Problem description –
All material below is to be reproduced exactly.

· · · · · · ·

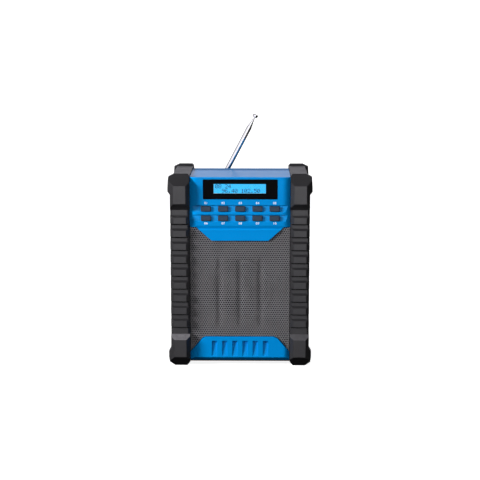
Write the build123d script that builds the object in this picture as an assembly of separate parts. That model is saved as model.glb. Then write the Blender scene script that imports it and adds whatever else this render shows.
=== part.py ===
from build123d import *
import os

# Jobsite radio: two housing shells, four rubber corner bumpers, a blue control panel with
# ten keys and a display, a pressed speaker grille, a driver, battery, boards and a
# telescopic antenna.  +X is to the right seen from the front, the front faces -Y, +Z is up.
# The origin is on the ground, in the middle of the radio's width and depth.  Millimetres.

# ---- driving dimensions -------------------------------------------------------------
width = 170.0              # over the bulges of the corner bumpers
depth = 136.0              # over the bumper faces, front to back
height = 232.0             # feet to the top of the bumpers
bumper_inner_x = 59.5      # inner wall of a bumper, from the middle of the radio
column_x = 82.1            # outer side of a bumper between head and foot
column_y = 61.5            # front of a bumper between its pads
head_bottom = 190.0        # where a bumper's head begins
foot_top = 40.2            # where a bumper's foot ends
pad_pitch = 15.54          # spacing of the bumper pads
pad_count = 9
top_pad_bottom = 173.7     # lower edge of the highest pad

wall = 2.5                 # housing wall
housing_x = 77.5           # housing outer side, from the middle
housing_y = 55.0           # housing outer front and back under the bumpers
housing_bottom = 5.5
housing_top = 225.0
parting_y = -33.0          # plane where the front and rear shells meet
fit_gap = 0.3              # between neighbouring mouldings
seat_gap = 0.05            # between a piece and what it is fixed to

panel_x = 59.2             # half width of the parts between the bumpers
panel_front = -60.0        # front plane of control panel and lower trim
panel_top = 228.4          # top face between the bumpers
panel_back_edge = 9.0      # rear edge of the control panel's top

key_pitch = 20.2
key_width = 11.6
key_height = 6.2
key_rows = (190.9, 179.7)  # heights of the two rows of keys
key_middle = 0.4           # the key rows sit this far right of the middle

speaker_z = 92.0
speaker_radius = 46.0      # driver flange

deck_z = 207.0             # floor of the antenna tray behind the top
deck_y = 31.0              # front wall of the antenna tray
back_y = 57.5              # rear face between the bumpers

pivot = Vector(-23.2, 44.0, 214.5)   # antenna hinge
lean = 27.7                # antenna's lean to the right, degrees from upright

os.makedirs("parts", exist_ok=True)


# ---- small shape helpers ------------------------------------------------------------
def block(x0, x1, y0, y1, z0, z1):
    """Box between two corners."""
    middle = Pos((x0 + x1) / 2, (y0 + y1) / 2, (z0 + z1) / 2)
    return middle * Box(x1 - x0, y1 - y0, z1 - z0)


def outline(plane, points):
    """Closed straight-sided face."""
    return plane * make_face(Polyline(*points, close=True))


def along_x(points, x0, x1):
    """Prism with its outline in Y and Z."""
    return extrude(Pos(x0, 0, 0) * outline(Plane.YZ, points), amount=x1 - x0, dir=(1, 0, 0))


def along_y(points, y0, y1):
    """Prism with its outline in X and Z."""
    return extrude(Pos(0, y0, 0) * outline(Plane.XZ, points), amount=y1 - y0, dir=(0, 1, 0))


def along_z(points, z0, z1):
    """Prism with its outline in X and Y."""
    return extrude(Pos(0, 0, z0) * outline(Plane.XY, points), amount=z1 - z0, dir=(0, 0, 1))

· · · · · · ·

Output –
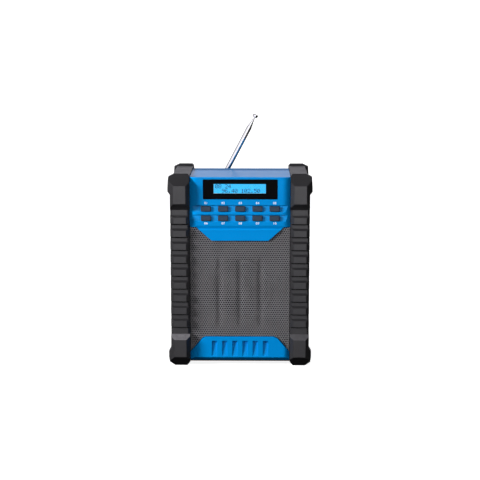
Write the build123d script that builds the object in this picture as an assembly of separate parts. That model is saved as model.glb. Then write the Blender scene script that imports it and adds whatever else this render shows.
=== part.py ===
from build123d import *
import os

# Jobsite radio: two housing shells, four rubber corner bumpers, a blue control panel with
# ten keys and a display, a pressed speaker grille, a driver, battery, boards and a
# telescopic antenna.  +X is to the right seen from the front, the front faces -Y, +Z is up.
# The origin is on the ground, in the middle of the radio's width and depth.  Millimetres.

# ---- driving dimensions -------------------------------------------------------------
width = 170.0              # over the bulges of the corner bumpers
depth = 136.0              # over the bumper faces, front to back
height = 232.0             # feet to the top of the bumpers
bumper_inner_x = 59.5      # inner wall of a bumper, from the middle of the radio
column_x = 82.1            # outer side of a bumper between head and foot
column_y = 61.5            # front of a bumper between its pads
head_bottom = 190.0        # where a bumper's head begins
foot_top = 40.2            # where a bumper's foot ends
pad_pitch = 15.54          # spacing of the bumper pads
pad_count = 9
top_pad_bottom = 173.7     # lower edge of the highest pad

wall = 2.5                 # housing wall
housing_x = 77.5           # housing outer side, from the middle
housing_y = 55.0           # housing outer front and back under the bumpers
housing_bottom = 5.5
housing_top = 225.0
parting_y = -33.0          # plane where the front and rear shells meet
fit_gap = 0.3              # between neighbouring mouldings
seat_gap = 0.05            # between a piece and what it is fixed to

panel_x = 59.2             # half width of the parts between the bumpers
panel_front = -60.0        # front plane of control panel and lower trim
panel_top = 228.4          # top face between the bumpers
panel_back_edge = 9.0      # rear edge of the control panel's top

key_pitch = 20.2
key_width = 11.6
key_height = 6.2
key_rows = (190.9, 179.7)  # heights of the two rows of keys
key_middle = 0.4           # the key rows sit this far right of the middle

speaker_z = 92.0
speaker_radius = 46.0      # driver flange

deck_z = 207.0             # floor of the antenna tray behind the top
deck_y = 31.0              # front wall of the antenna tray
back_y = 57.5              # rear face between the bumpers

pivot = Vector(-23.2, 44.0, 214.5)   # antenna hinge
lean = 27.7                # antenna's lean to the right, degrees from upright

os.makedirs("parts", exist_ok=True)


# ---- small shape helpers ------------------------------------------------------------
def block(x0, x1, y0, y1, z0, z1):
    """Box between two corners."""
    middle = Pos((x0 + x1) / 2, (y0 + y1) / 2, (z0 + z1) / 2)
    return middle * Box(x1 - x0, y1 - y0, z1 - z0)


def outline(plane, points):
    """Closed straight-sided face."""
    return plane * make_face(Polyline(*points, close=True))


def along_x(points, x0, x1):
    """Prism with its outline in Y and Z."""
    return extrude(Pos(x0, 0, 0) * outline(Plane.YZ, points), amount=x1 - x0, dir=(1, 0, 0))


def along_y(points, y0, y1):
    """Prism with its outline in X and Z."""
    return extrude(Pos(0, y0, 0) * outline(Plane.XZ, points), amount=y1 - y0, dir=(0, 1, 0))


def along_z(points, z0, z1):
    """Prism with its outline in X and Y."""
    return extrude(Pos(0, 0, z0) * outline(Plane.XY, points), amount=z1 - z0, dir=(0, 0, 1))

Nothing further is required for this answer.